Si son adjoint veut le faire à sa place, c’est son affaire, mais un maire est fait pour appliquer la loi, quelles que soient ses opinions. Il peut être en désaccord avec des aspects de la loi mais il l’applique. J’aurais voulu reprendre une phrase que j’ai entendue dans votre reportage. Il y a un monsieur qui a dit “Cela va nous permettre d’éviter les risques juridiques si l’un de nous deux meurt”. Il y avait tous les moyens de répondre à cette question des droits, à la question de la reconnaissance, par un statut qui aurait été un statut de reconnaissance généralisée ou de rassemblement des gens au lieu d’être d’affrontement. C’est mon regret.

Le 6 mai, cela fera un an que François Hollande est à l’Elysée. Un mot pour qualifier son bilan ? 

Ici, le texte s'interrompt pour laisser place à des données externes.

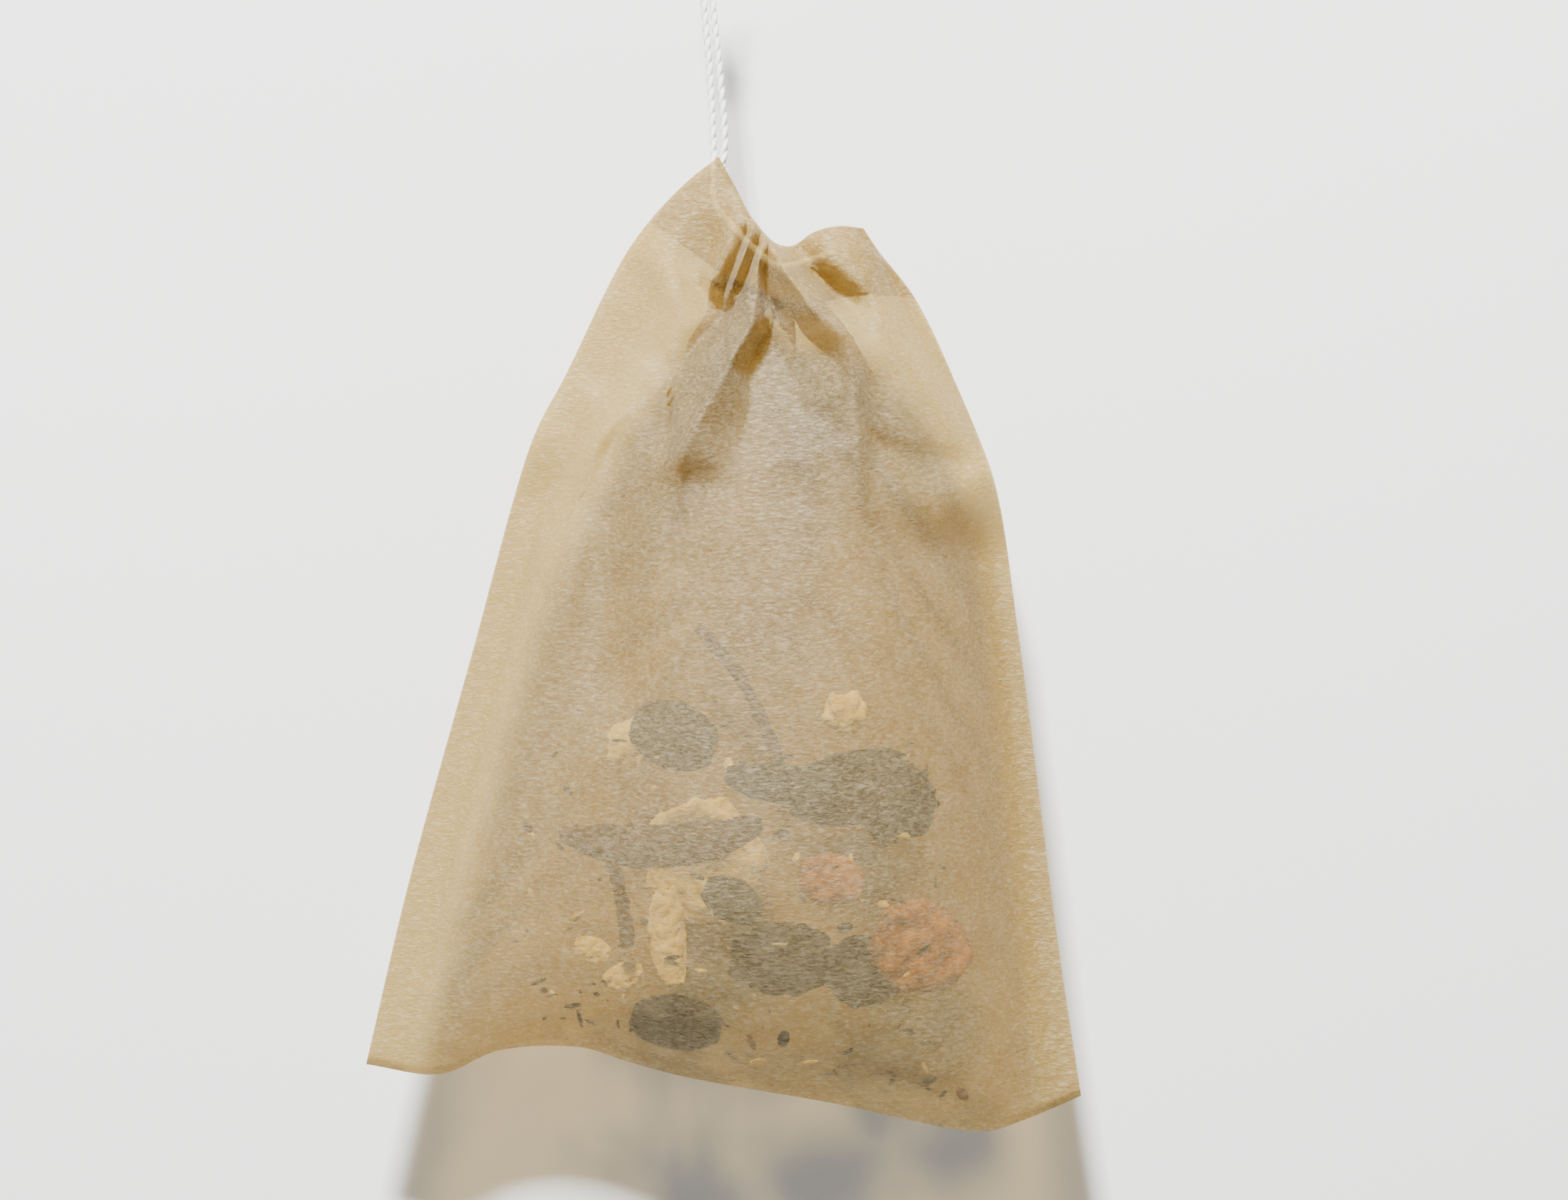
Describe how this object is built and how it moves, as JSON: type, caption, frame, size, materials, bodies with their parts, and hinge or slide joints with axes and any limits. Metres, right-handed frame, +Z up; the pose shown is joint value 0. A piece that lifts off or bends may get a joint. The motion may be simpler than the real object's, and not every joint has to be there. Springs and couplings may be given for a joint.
{
  "type": "drawstring tea filter bag",
  "caption": "Filled drawstring tea filter bag of thin unbleached filter paper, gathered shut at the mouth and hanging from its cotton string.",
  "frame": {"origin": "the knot that joins the two strands, where the bag hangs from", "axes": "+Z up along the strands, +X to the right of the front panel, front panel facing -Y, back panel facing +Y"},
  "size_m": [0.065, 0.0213, 0.1123],
  "materials": {
    "filter_paper": "unbleached, thin and soft, light shows through",
    "cotton": "white two-ply twisted string",
    "dried_leaf": "dry and matt",
    "dried_berry": "dry and wrinkled",
    "dried_petal": "dry and papery",
    "dried_peel": "dry, finely pitted",
    "dried_stalk": "dry, fibrous"
  },
  "bodies": {
    "root": {"filter_paper_bag": "filter_paper", "drawstring": "cotton", "string_knot": "cotton", "leaf_piece_1": "dried_leaf", "leaf_piece_2": "dried_leaf", "berry_1": "dried_berry", "flower_bud_1": "dried_petal", "bark_strip": "dried_stalk", "stalk_1": "dried_stalk", "leaf_piece_3": "dried_leaf", "petal_1": "dried_petal", "petal_2": "dried_petal", "petal_3": "dried_petal", "berry_2": "dried_berry", "peel_1": "dried_peel", "peel_2": "dried_peel", "leaf_piece_4": "dried_leaf", "flower_head": "dried_petal", "leaf_piece_5": "dried_leaf", "berry_3": "dried_berry", "flower_bud_2": "dried_petal", "stalk_2": "dried_stalk"}
  },
  "joints": []
}
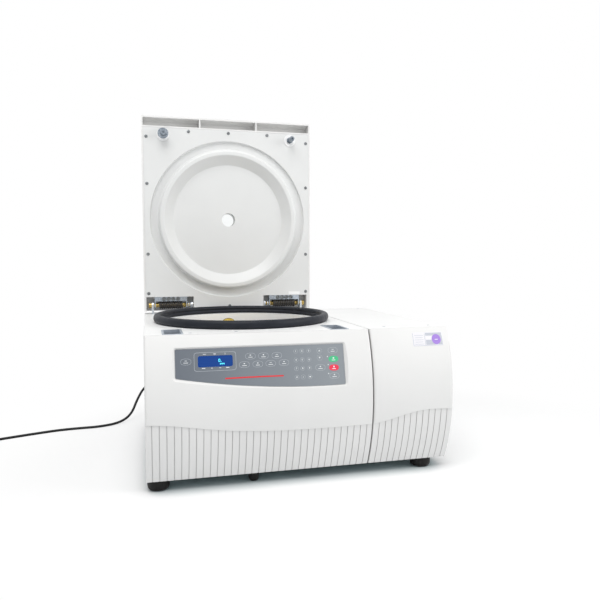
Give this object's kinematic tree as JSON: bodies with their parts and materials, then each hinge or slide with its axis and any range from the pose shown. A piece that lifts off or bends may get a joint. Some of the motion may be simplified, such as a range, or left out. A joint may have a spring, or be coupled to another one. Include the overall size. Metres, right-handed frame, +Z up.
{
  "type": "microplate centrifuge",
  "caption": "Benchtop refrigerated centrifuge for microplates: arched ribbed front with a sloping keypad, hinged dished lid standing open over the bowl, and a swing-out rotor.",
  "frame": {"origin": "on the bench, under the middle of the body without its mains lead", "axes": "+Z up, the front with the keypad faces -Y, the lid hinges along X at the rear"},
  "size_m": [1.308, 0.773, 0.9792],
  "materials": {
    "body_white": "satin",
    "deck_white": "satin",
    "liner_white": "satin",
    "zinc_grey": "matte",
    "membrane": "satin",
    "display": "gloss",
    "board_green": "matte",
    "stainless": "satin",
    "foam": "matte",
    "dark_steel": "matte",
    "bare_aluminium": "satin",
    "seal_rubber": "matte",
    "black_rubber": "matte",
    "black_paint": "satin",
    "black_plastic": "matte",
    "latch_grey": "satin",
    "zinc_plate": "satin",
    "brass_parts": "satin",
    "spring_black": "matte",
    "lead_black": "satin",
    "clear": "gloss",
    "bracket_white": "satin",
    "gold_anodised": "satin",
    "carrier_grey": "satin"
  },
  "bodies": {
    "base": {"base_pan": "zinc_grey", "front_left_moulding": "body_white", "front_right_moulding": "body_white", "deck_cover": "deck_white", "right_top_cover": "deck_white", "left_side_panel": "deck_white", "right_side_panel": "deck_white", "rear_panel": "deck_white", "keypad_membrane": "membrane", "display_window": "display", "control_board": "board_green", "bowl": "stainless", "bowl_insulation": "foam", "armour_ring": "dark_steel", "evaporator_jacket": "bare_aluminium", "gasket": "seal_rubber", "drive_motor": "dark_steel", "motor_mount": "zinc_grey", "motor_isolators": "black_rubber", "compressor": "black_paint", "condenser": "bare_aluminium", "fan_shroud": "black_plastic", "transformer": "dark_steel", "drive_power_module": "bare_aluminium", "latch_bezels": "latch_grey", "latch_actuator": "dark_steel", "hinge_stands": "zinc_plate", "hinge_pins": "brass_parts", "hinge_springs": "spring_black", "spring_bushings": "brass_parts", "feet": "black_rubber", "switch_housing": "black_plastic", "strain_relief": "black_rubber", "mains_lead": "lead_black", "lead_coil": "lead_black", "mains_plug": "black_plastic"},
    "lid": {"lid_shell": "body_white", "lid_liner": "liner_white", "lid_insulation": "foam", "viewport_window": "clear", "lid_screws": "zinc_plate", "left_striker": "zinc_plate", "right_striker": "zinc_plate", "striker_cups": "liner_white", "lid_hinge_brackets": "bracket_white", "lid_hinge_blocks": "black_plastic"},
    "rotor": {"drive_spindle": "stainless", "rotor_yoke": "gold_anodised"},
    "knob": {"tie_down_knob": "bare_aluminium"},
    "latch": {"latch_bar": "zinc_plate"},
    "rocker": {"power_rocker": "black_plastic"},
    "fan": {"condenser_fan": "black_plastic"},
    "carrier_1": {"plate_carrier_1": "carrier_grey"},
    "carrier_2": {"plate_carrier_2": "carrier_grey"},
    "carrier_3": {"plate_carrier_3": "carrier_grey"},
    "carrier_4": {"plate_carrier_4": "carrier_grey"}
  },
  "joints": [
    {"name": "lid_hinge", "type": "hinge", "parent": "base", "child": "lid", "pos_m": [-0.10665, 0.2796, 0.392], "axis": [1, 0, 0], "range_deg": [0, 90], "deforming": ["gasket"]},
    {"name": "rotor_spin", "type": "hinge", "parent": "base", "child": "rotor", "pos_m": [-0.10665, 0.008, 0.312], "axis": [0, 0, 1], "continuous": true},
    {"name": "carrier_1_swing", "type": "hinge", "parent": "rotor", "child": "carrier_1", "pos_m": [-0.20724, 0.08716, 0.312], "axis": [0.6184, 0.7859, 0], "range_deg": [0, 90]},
    {"name": "carrier_2_swing", "type": "hinge", "parent": "rotor", "child": "carrier_2", "pos_m": [-0.18581, -0.09259, 0.312], "axis": [-0.7859, 0.6184, 0], "range_deg": [0, 90]},
    {"name": "carrier_3_swing", "type": "hinge", "parent": "rotor", "child": "carrier_3", "pos_m": [-0.00606, -0.07116, 0.312], "axis": [-0.6184, -0.7859, 0], "range_deg": [0, 90]},
    {"name": "carrier_4_swing", "type": "hinge", "parent": "rotor", "child": "carrier_4", "pos_m": [-0.02749, 0.10859, 0.312], "axis": [0.7859, -0.6184, 0], "range_deg": [0, 90]},
    {"name": "tie_down_turn", "type": "hinge", "parent": "rotor", "child": "knob", "pos_m": [-0.10665, 0.008, 0.35], "axis": [0, 0, 1], "range_deg": [0, 720]},
    {"name": "latch_slide", "type": "slide", "parent": "base", "child": "latch", "axis": [-1, 0, 0], "range_m": [0, 0.018]},
    {"name": "power_rocker_tilt", "type": "hinge", "parent": "base", "child": "rocker", "pos_m": [0.3655, -0.196, 0.11], "axis": [0, -1, 0], "range_deg": [0, 16]},
    {"name": "fan_spin", "type": "hinge", "parent": "base", "child": "fan", "pos_m": [0.3237, 0.04, 0.14], "axis": [1, 0, 0], "continuous": true}
  ]
}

En un mot on ne peut pas le faire. Il faut au moins faire deux colonnes, la colonne des plus et la colonne des moins. Je vais tout de suite à la colonne des moins : trop d’incertitudes, trop d’interrogations, une absence de clarification. De ce point de vue, je suis sûr que cela handicape beaucoup son bilan.

Un Président qui est dans le costume de Président, vous le considérez désormais ? 

Il le deviendra de toute façon, ils font tous ce chemin. Ce n’est pas si simple.

Et la colonne des plus ? 

Regardez, des choses très simples. Les juges travaillent librement, même quand c’est contre le gouvernement. On l’a vu avec l’affaire Cahuzac. Deuxièmement, un accord très bien entre syndicats et patronat pour la sécurité d’un côté et plus de souplesse pour l’entreprise de l’autre. Troisièmement, il ne faut pas l’oublier dans le bilan, une manière que j’ai trouvée très respectable de conduire l’opération du Mali, avec de la décision et en même temps de la réserve, de la retenue.

Le mot c’est donc "mitigé", "équilibré" ?

Je ne sais pas… 

Bon, j’ai essayé. Nous allons passer aux photos de la semaine. François Fillon, Nicolas Sarkozy, Jean-François Copé, Jean-Louis Borloo. Il manque François Bayrou, nous aurions pu le rajouter. Cela pourrait ressembler à ça, une primaire ouverte ? Est-ce que vous y participeriez ? 

Ces quatre personnalités se définissent comme étant de droite, moi je me définis comme étant du centre.

Donc vous ne participeriez pas à une primaire si elle était organisée par l’UMP ?

La vie est très longue. Cela dépend des circonstances, de la pression… Mais, par définition, je ne me reconnais ni dans une organisation de la droite ni dans une organisation de la gauche. Il est nécessaire pour la France qu’un centre indépendant se fasse entendre et respecté, il est le seul à porter un espoir que d’autres ne porteront plus.

Je vous lance un défi François Bayrou, vous avez 47 secondes. Le mur des cons, c’était cette semaine au syndicat de la magistrature. Une enquête a été ouverte chez nos confrères de France 3. Ça pose la question de l’impartialité de la justice. Ça vous a fait rire ou ça vous a inquiété ?

D’abord cela prouve, je vais employer le même mot que vous, que le plus con des deux n’est pas celui qu’on pense. Quand on cloue des personnes en disant que ce sont des cons, on signe soi-même sa propre bêtise. Deuxièmement, oui, cela pose des questions d’inquiétude légitimes sur l’impartialité. A ce titre, c’est une faute.